Horowitz A. Prooftexts - Journal of Jewish Literature History 2022; 39(2): 257-276.

Copyright

(Copyright © 2022)

DOI

10.2979/prooftexts.39.2.04

PMID

unavailable

Abstract

This article offers a reading of Yaakov Shabtai's Past Continuous in light of the theory of messianism espoused by Gershom Scholem, whom Shabtai deeply admired both as a historian and as a thinker. This interpretation identifies the novel's realm as a postideological and postrevolutionary one. Definitive worldviews and metanarratives such as communism, socialism, and, in the Israeli case, Zionism have long been gone, creating a moral and existential decline and void that is explained in messianic terms. Following the dialectical interpretation of messianism presented in Scholem's work on Jewish mysticism, this essay reads Past Continuous as a postmessianic novel. Its main venue is life experience in a postmessianic world, and it draws from a particular narrative in Jewish history that Scholem vividly depicted, primarily in his 1937 essay "Redemption Through Sin" and his 1957 voluminous biography of Shabbetai Ẓevi, the seventeenth-century false messiah, as well as an extensive interview with him, which, as documents in Shabtai's archive show, had a significant influence on the making of Past Continuous. A reading of the novel in light of Scholem's texts can also extract three major stances on life in a postmessianic world, which derive from Scholem's writings and are projected in the philosophical conversations as well as in the mundane activity of the various protagonists.
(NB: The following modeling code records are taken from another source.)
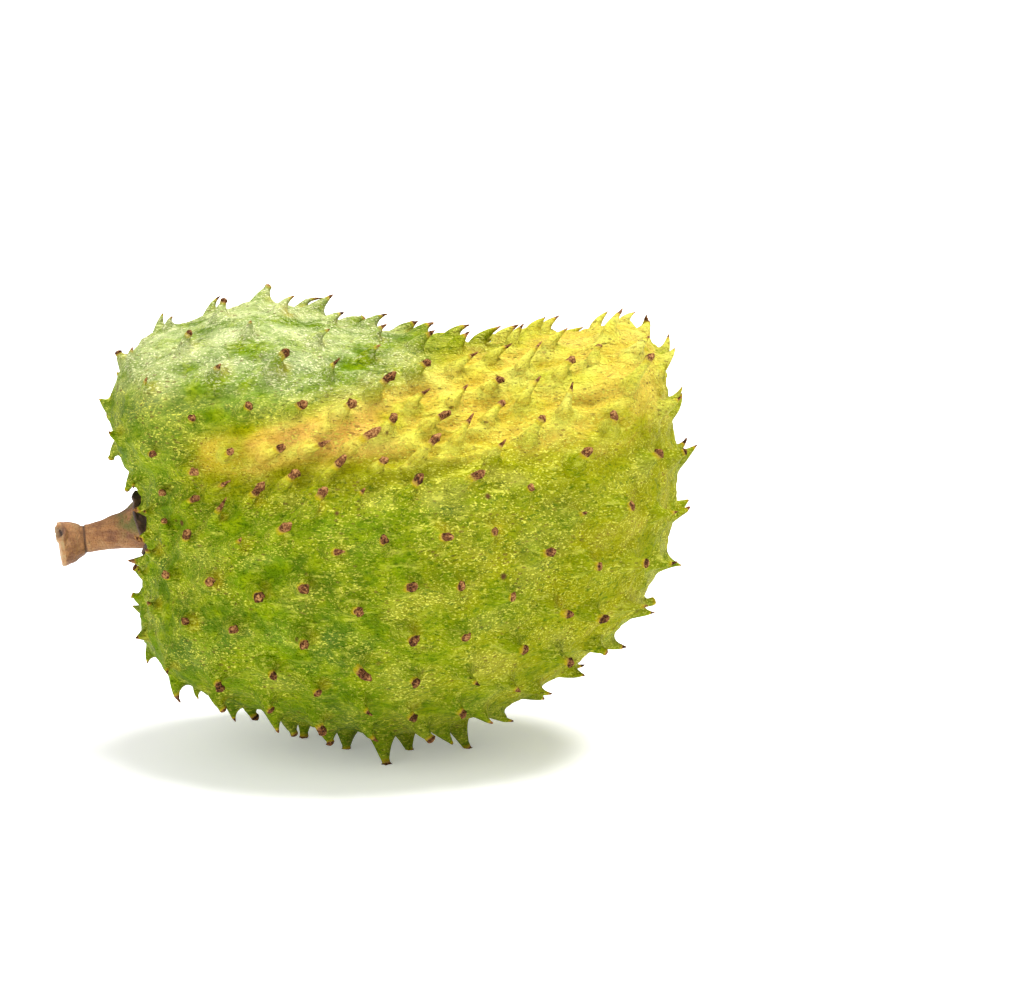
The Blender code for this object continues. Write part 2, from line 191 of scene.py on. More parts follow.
class Graph:
    """One material's node tree, with short ways to add the nodes that the finishes use."""

    def __init__(self, name: str) -> None:
        """Starts a material with a Principled shader and object coordinates.

        Args:
            name: The material's name.
        """
        self.material = bpy.data.materials.new(name)
        self.material.use_nodes = True
        self.tree = self.material.node_tree
        self.shader = self.tree.nodes["Principled BSDF"]
        self.place = self.add("ShaderNodeTexCoord").outputs["Object"]

    def add(self, kind: str, **settings: object) -> bpy.types.Node:
        """Adds a node.

        Args:
            kind: Blender's name for its type.
            settings: The node's own settings, by name.

        Returns:
            The new node.
        """
        node = self.tree.nodes.new(kind)
        for name, value in settings.items():
            setattr(node, name, value)
        return node

    def feed(self, socket: Socket, value: Socket | float | Colour) -> None:
        """Links a socket to another, or sets its constant value.

        Args:
            socket: The socket that takes the value.
            value: Another socket, a number or a colour.
        """
        if isinstance(value, bpy.types.NodeSocket):
            self.tree.links.new(value, socket)
        elif isinstance(value, tuple):
            socket.default_value = (*value, 1.0) if len(value) == 3 and socket.type == "RGBA" else value
        else:
            socket.default_value = value

    def attribute(self, name: str) -> Socket:
        """A number that the mesh holds for each corner."""
        return self.add("ShaderNodeAttribute", attribute_name=name).outputs["Fac"]

    def sum(self, step: Arithmetic, first: Socket | float, second: Socket | float) -> Socket:
        """One step of arithmetic.

        Args:
            step: Which step.
            first: The number that it starts from.
            second: The number that is added, taken away, multiplied by or compared with.

        Returns:
            The result, which isn't held between zero and one.
        """
        node = self.add("ShaderNodeMath", operation=step.value)
        self.feed(node.inputs[0], first)
        self.feed(node.inputs[1], second)
        return node.outputs[0]

    def times(self, first: Socket | float, second: Socket | float) -> Socket:
        """Two numbers multiplied."""
        return self.sum(Arithmetic.MULTIPLY, first, second)

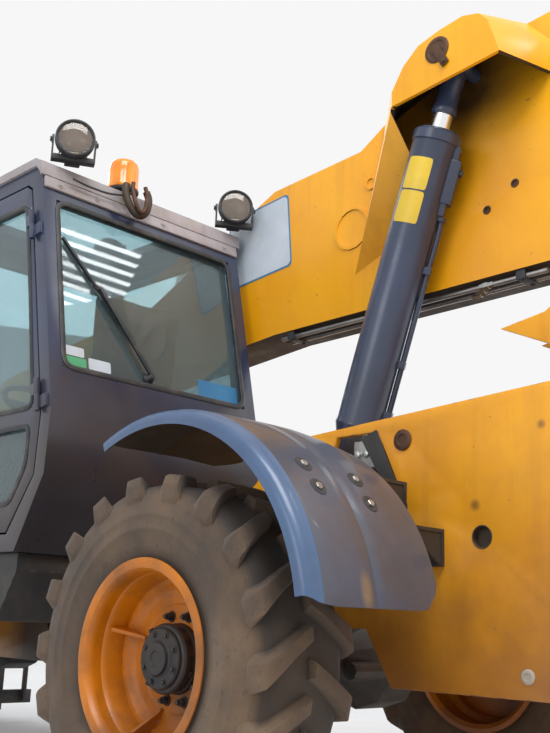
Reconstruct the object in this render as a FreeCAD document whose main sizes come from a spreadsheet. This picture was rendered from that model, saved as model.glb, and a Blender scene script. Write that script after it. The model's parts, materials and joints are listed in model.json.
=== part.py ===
import FreeCAD, Part
import Sketcher
import math
import os

# Telehandler with a side cab, a two-stage boom, all-wheel steering and pallet forks.
# Stations along x are measured from the rear axle, heights from the ground, +x forward, +y left.
# The boom pieces use their own frame at the boom pivot: u along the boom, v square to it.

doc = FreeCAD.newDocument("telehandler")
sheet = doc.addObject("Spreadsheet::Sheet", "Sizes")

# Driving dimensions: name, value in mm or degrees
DRIVING = [
    ("rear_axle_x", -1495), ("wheelbase", 2300), ("wheel_y", 830), ("kingpin_y", 700),
    ("seat_gap", 0.3), ("pin_gap", 0.05), ("nipple_radius", 7), ("nipple_length", 12),
    # tyre and rim
    ("tyre_radius", 520), ("tyre_width", 340), ("lug_depth", 32), ("lug_thick", 34), ("lug_pairs", 16),
    ("bead_radius", 254), ("flange_radius", 277), ("rim_width", 300), ("rim_wall", 10),
    ("dish_y", 0), ("disc_thick", 16), ("hub_radius", 98), ("hub_reach", 72), ("hub_flange", 130),
    # axles and knuckles
    ("axle_radius", 72), ("yoke_gap", 190), ("yoke_thick", 28), ("yoke_width", 120),
    ("kingpin_radius", 22), ("diff_radius", 165), ("tyre_facets", 22), ("rim_facets", 14),
    # chassis plates
    ("plate_thick", 24), ("left_plate_y", 274), ("plate_low", 450), ("plate_arch", 620),
    ("rear_end", -1185), ("plate_top_rear", 1345), ("plate_top_front", 1256), ("deck_top", 820),
    ("front_end", 2620), ("plate_hole", 32),
    # boom tower
    ("pivot_x", -1020), ("pivot_z", 2100), ("pivot_radius", 38), ("tower_thick", 22), ("tower_gap", 12),
    ("tower_round", 118),
    # outer boom
    ("boom_slope", 6), ("boom_y", -185), ("boom_width", 220), ("boom_wall", 12), ("boom_front", 3500),
    ("boom_low", -131), ("boom_high", 240), ("boom_deep_low", -233), ("boom_crown", 686),
    ("collar", 120),
    # inner boom
    ("inner_width", 176), ("inner_wall", 10), ("inner_depth", 340), ("inner_rear", 420),
    ("inner_front", 3640), ("neck_plate", 14),
    # lift hood and lift cylinder
    ("hood_y", 175), ("hood_wall", 14), ("hood_low", 446), ("lift_y", 50),
    ("lift_pin_u", 531), ("lift_pin_v", 574), ("lift_base_x", 73), ("lift_base_z", 1140),
    ("barrel_radius", 72), ("rod_radius", 32), ("eye_radius", 52),
    ("eye_width", 64), ("lift_pin_radius", 25),
    # carriage, forks and tilt cylinder
    ("head_u", 4225), ("head_v", -1265), ("head_pin", 30), ("tilt_base_u", 3900), ("tilt_base_v", -250),
    ("tilt_arm_x", 60), ("tilt_arm_z", 230), ("tilt_radius", 42), ("tilt_rod", 22), ("tilt_eye", 36), ("tilt_pin", 20),
    ("rail_spacing", 407), ("rail_height", 76), ("rail_thick", 40), ("carriage_width", 1100),
    ("carriage_reach", 175), ("fork_width", 100), ("fork_thick", 40), ("fork_length", 1000),
    ("fork_height", 60), ("fork_y", 330),
    # cab
    ("cab_left", 970), ("cab_right", -20), ("cab_post", 56), ("cab_rear_low", 590), ("cab_front", 1830),
    ("cab_lean", 205), ("cab_floor", 860), ("cab_sill", 1300), ("cab_eave", 2230), ("roof_top", 2300),
    ("roof_front", 1640), ("skirt_low", 600), ("glass_thick", 6), ("door_gap", 7), ("door_thick", 38),
    ("hinge_length", 60), ("hinge_radius", 10), ("hinge_out", 15),
    # fenders
    ("fender_radius", 622), ("fender_wall", 10), ("fender_x", -30), ("fender_z", 598),
    ("fender_out", 1000), ("fender_in", 450),
    # engine pod on the right
    ("pod_out", -975), ("pod_rear", 700), ("pod_front", 1560), ("pod_low", 560), ("pod_high", 1240),
    ("pod_wall", 20), ("hood_rise", 60),
]


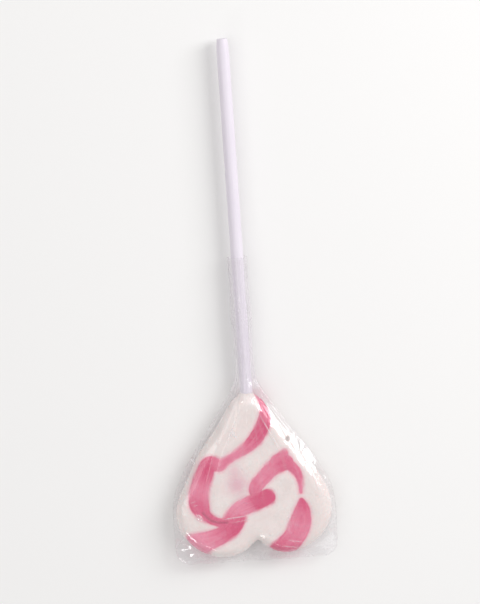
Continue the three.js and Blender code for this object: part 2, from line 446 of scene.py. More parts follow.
def swirl_at(x, y, height, at_once=4000):
    """Signed distance to the nearest pink edge (negative in the pink) and depth of the pink.

    The bands turn about the head's centre from the shown face to the back.
    """
    fall = (HALF_THICKNESS - height) / (2 * HALF_THICKNESS)
    turn = -np.radians(SWIRL_TWIST) * fall
    dx, dy = x - HEAD_CENTRE[0], y - HEAD_CENTRE[1]
    px = HEAD_CENTRE[0] + dx * np.cos(turn) - dy * np.sin(turn)
    py = HEAD_CENTRE[1] + dx * np.sin(turn) + dy * np.cos(turn)
    runs = np.vstack([band_run(stations) for stations in BANDS.values()])
    edge = np.empty_like(px)
    depth = np.empty_like(px)
    for first in range(0, len(px), at_once):
        part = slice(first, first + at_once)
        reach = np.hypot(px[part, None] - runs[:, 0], py[part, None] - runs[:, 1]) - runs[:, 2]
        nearest = reach.min(1)
        weight = np.exp(-(reach - nearest[:, None]) / BAND_MERGE)
        edge[part] = nearest
        depth[part] = (weight * runs[:, 3]).sum(1) / weight.sum(1)
    return edge, depth


def waves(points, length, seed, count=14):
    """Smooth seeded unevenness of about unit height, as wide as the given length."""
    draw = np.random.default_rng(seed)
    total = np.zeros(len(points))
    for _ in range(count):
        direction = draw.normal(size=points.shape[1])
        direction *= 2 * math.pi / (length * draw.uniform(0.8, 1.6) * np.linalg.norm(direction))
        total += np.sin(points @ direction + draw.uniform(0, 2 * math.pi))
    return total / math.sqrt(count)


FACE_RINGS, RIM_STEPS, BACK_RINGS = 56, 16, 40


def heart_surface(around):
    """Rows of points from the middle of the shown face, over the rim, to the middle of the back."""
    outline = heart_outline(around)
    inward = inward_normals(outline)
    inner = outline + inward * RIM_RADIUS
    straight = HALF_THICKNESS - RIM_RADIUS
    rows, normals = [], []

    def face_row(share, side):
        plan = HEAD_CENTRE + (inner - HEAD_CENTRE) * share
        rows.append(np.column_stack([plan, np.full(around, side * HALF_THICKNESS)]))
        normals.append(np.tile((0.0, 0.0, side), (around, 1)))

    for share in np.linspace(0, 1, FACE_RINGS, endpoint=False)[1:]:
        face_row(share, 1.0)
    for turn in np.linspace(0, math.pi, RIM_STEPS + 1):
        plan = outline + inward * (RIM_RADIUS * (1 - math.sin(turn)))
        lift = RIM_RADIUS * math.cos(turn) + straight * np.sign(round(math.cos(turn), 6))
        rows.append(np.column_stack([plan, np.full(around, lift)]))
        out = -inward * math.sin(turn)
        normals.append(np.column_stack([out, np.full(around, math.cos(turn))]))
    for share in np.linspace(1, 0, BACK_RINGS, endpoint=False)[1:]:
        face_row(share, -1.0)
    ends = [np.array([[*HEAD_CENTRE, side * HALF_THICKNESS]]) for side in (1, -1)]
    points = np.vstack([ends[0], *rows, ends[1]])
    directions = np.vstack([[[0.0, 0.0, 1.0]], *normals, [[0.0, 0.0, -1.0]]])
    return points, directions, len(rows)


def heart_faces(around, rows):
    """Quads between the rows, with a fan at each middle, all facing outwards."""
    faces = []
    for row in range(rows - 1):
        first = 1 + row * around
        for i in range(around):
            j = (i + 1) % around
            faces.append((first + i, first + around + i, first + around + j, first + j))
    last = 1 + rows * around
    for i in range(around):
        j = (i + 1) % around
        faces.append((0, 1 + i, 1 + j))
        faces.append((last, last - around + j, last - around + i))
    return faces


def off_line(x, y, ends):
    """Distance in plan from the nearest point of a straight line, and how far along it that point is."""
    (x0, y0), (x1, y1) = ends
    dx, dy = x1 - x0, y1 - y0
    way = np.clip(((x - x0) * dx + (y - y0) * dy) / (dx**2 + dy**2), 0, 1)
    return np.hypot(x - x0 - way * dx, y - y0 - way * dy), way


def round_spots(x, y, spots, steepness=1.0):
    """Sum over the plan of spots of x, y, radius and strength."""
    return sum(
        strength * np.exp(-(((x - at_x) ** 2 + (y - at_y) ** 2) / radius**2) ** steepness)
        for at_x, at_y, radius, strength in spots
    )


def sugar_marks(x, y):
    """Depth in millimetres of the burst bubbles and pressed folds over the plan."""
    depth = round_spots(x, y, PITS, PIT_STEEPNESS)
    for line, deep, width in SUGAR_FOLDS:
        off = np.min([off_line(x, y, ends)[0] for ends in zip(line, line[1:])], axis=0)
        depth = np.maximum(depth, deep * np.exp(-((off / width) ** 2)))
    return depth


GROOVE_WIDTH, STRAND_WIDTH = 0.3, 1.6
COLLAR_HEIGHT, COLLAR_WIDTH = 0.9, 0.7


def sugar_relief(points, edge, settings):
    """Height that pulling, twisting and pressing left on the sugar, in millimetres."""
    groove, crown, swell = (
        value / MM for value in (settings.groove_depth, settings.strand_crown, settings.unevenness)
    )
    uneven = 0.6 + 0.4 * waves(points, 7.0, seed=3)
    crease = -groove * np.clip(uneven, 0.15, 1.4) * np.exp(-((edge / GROOVE_WIDTH) ** 2))
    strand = crown * (1 - np.exp(-((edge / STRAND_WIDTH) ** 2)))
    sag = swell * waves(points, 11.0, seed=5)
    dimples = 0.25 * swell * waves(points, 3.2, seed=8)
    pulled = 0.005 * np.sin(edge * 6.0 + 3.0 * waves(points, 5.0, seed=13)) * (edge > 0.4)
    return crease + strand + sag + dimples + pulled - crown


def stick_collar(points, directions):
    """How far the sugar climbs the stick where it leaves the tip."""
    off_stick = np.clip(np.hypot(points[:, 0], points[:, 2]) - STICK_RADIUS, 0, None)
    near_tip = np.clip((points[:, 1] - TIP_TOP + 3.0) / 2.0, 0, 1) * (directions[:, 1] > 0.2)
    return COLLAR_HEIGHT * near_tip * np.exp(-off_stick / COLLAR_WIDTH)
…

The article stresses the similarity between Shabtai's novel and Scholem's historical and theoretical premise and points to the three theoretical alternatives demonstrated in the novel, as well as a fourth alternative: Goldman's suicide as a result of his failure to follow none of the three worldviews. Demonstrated here is the political theology of Past Continuous: a compelling narrative of messianic decline that illustrates an existential predicament as well as a radical fracture in post-1948 Jewish and Israeli identity. © Prooftexts Ltd.